■ WHAT TO WORK ON
Repeat the material exactly as it appears.

--------

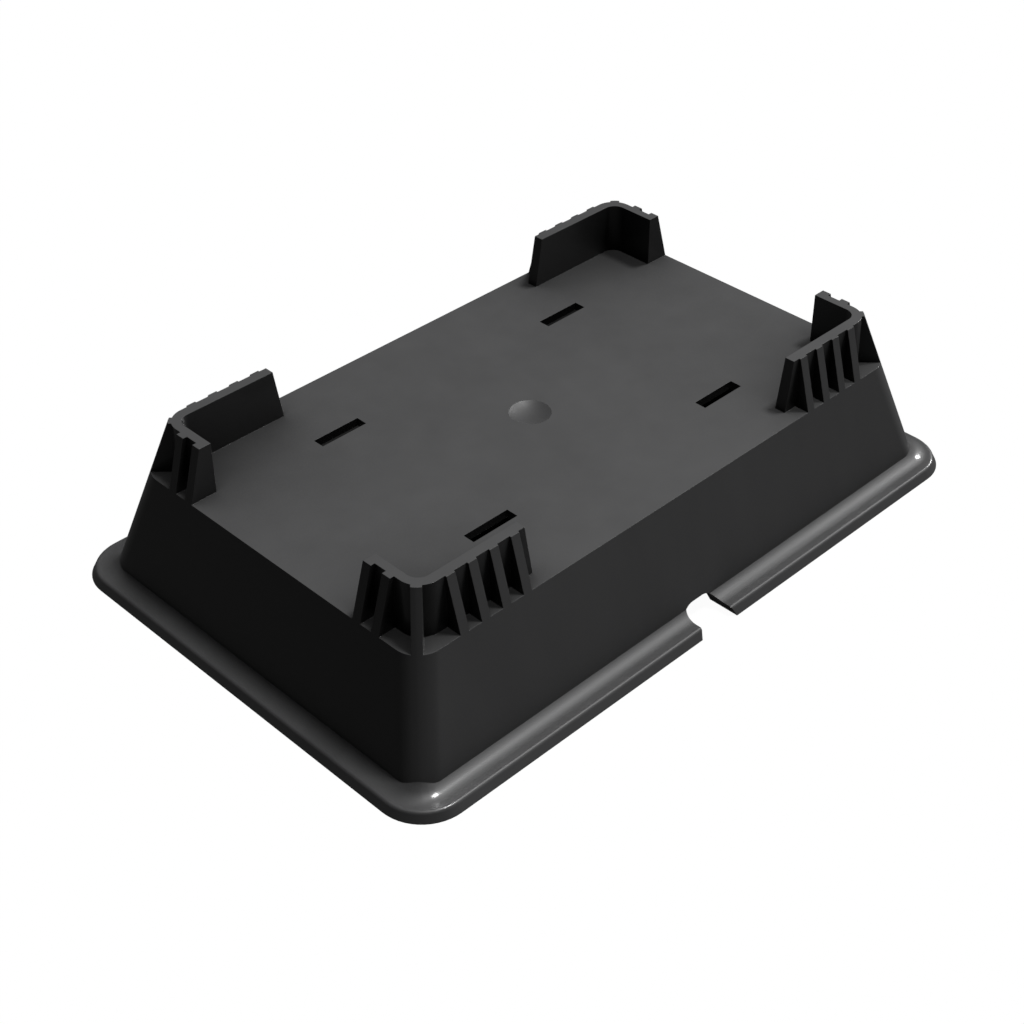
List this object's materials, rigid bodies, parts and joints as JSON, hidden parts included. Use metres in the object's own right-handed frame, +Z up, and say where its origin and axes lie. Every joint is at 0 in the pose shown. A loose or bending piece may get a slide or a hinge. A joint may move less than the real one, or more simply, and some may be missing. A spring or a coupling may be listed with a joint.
{
  "type": "roof mounting base",
  "caption": "Low one-piece plastic base for a flat roof: sloped walls, bonding rim, level plate with strap slots, and ribbed corner brackets that hold a rectangular load.",
  "frame": {"origin": "middle of the rim's flat underside, on the roof", "axes": "+X along the long side, +Y towards the rear long wall, +Z up, away from the roof"},
  "size_m": [0.3806, 0.2518, 0.0888],
  "materials": {
    "black_plastic": "moulded black, fine satin grain"
  },
  "bodies": {
    "root": {"mounting_base": "black_plastic"}
  },
  "joints": []
}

--------

■ FULL SOLUTION
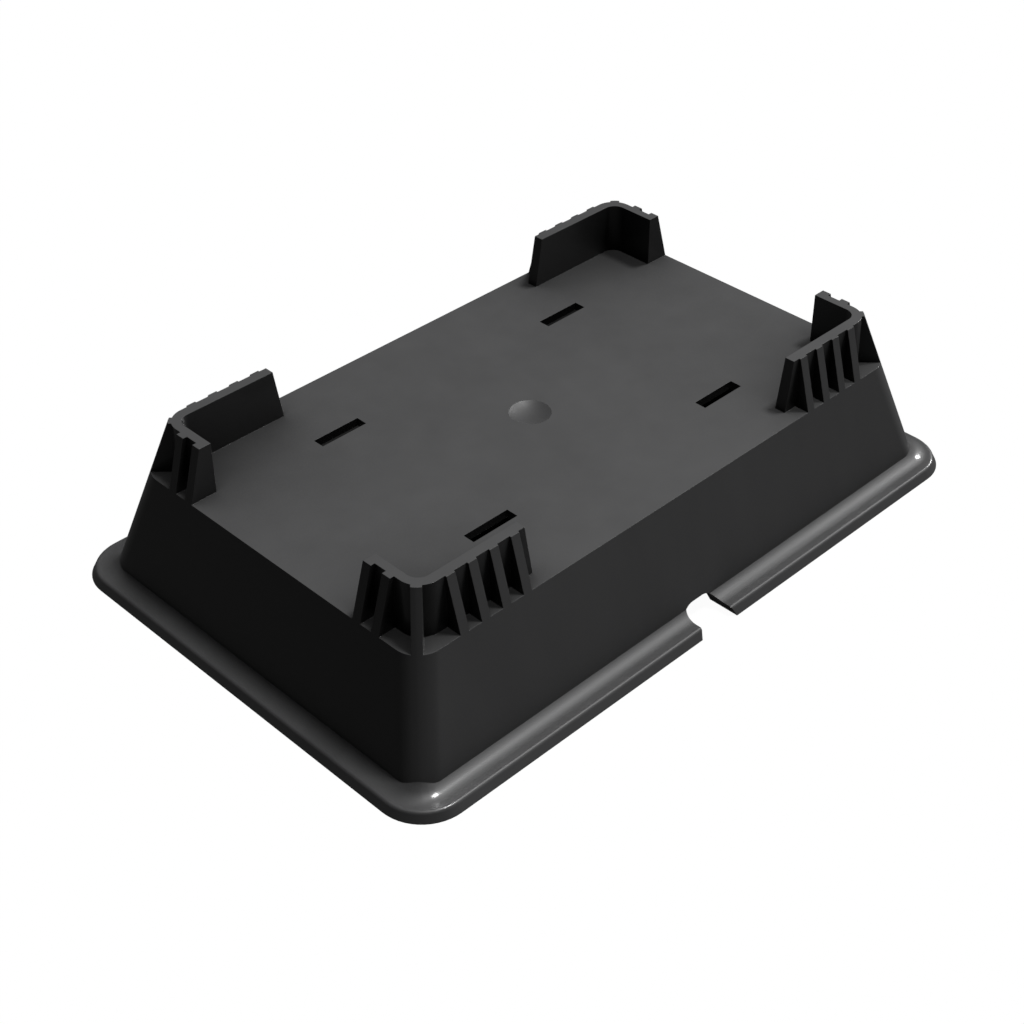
List this object's materials, rigid bodies, parts and joints as JSON, hidden parts included. Use metres in the object's own right-handed frame, +Z up, and say where its origin and axes lie. Every joint is at 0 in the pose shown. A loose or bending piece may get a slide or a hinge. A joint may move less than the real one, or more simply, and some may be missing. A spring or a coupling may be listed with a joint.
{
  "type": "roof mounting base",
  "caption": "Low one-piece plastic base for a flat roof: sloped walls, bonding rim, level plate with strap slots, and ribbed corner brackets that hold a rectangular load.",
  "frame": {"origin": "middle of the rim's flat underside, on the roof", "axes": "+X along the long side, +Y towards the rear long wall, +Z up, away from the roof"},
  "size_m": [0.3806, 0.2518, 0.0888],
  "materials": {
    "black_plastic": "moulded black, fine satin grain"
  },
  "bodies": {
    "root": {"mounting_base": "black_plastic"}
  },
  "joints": []
}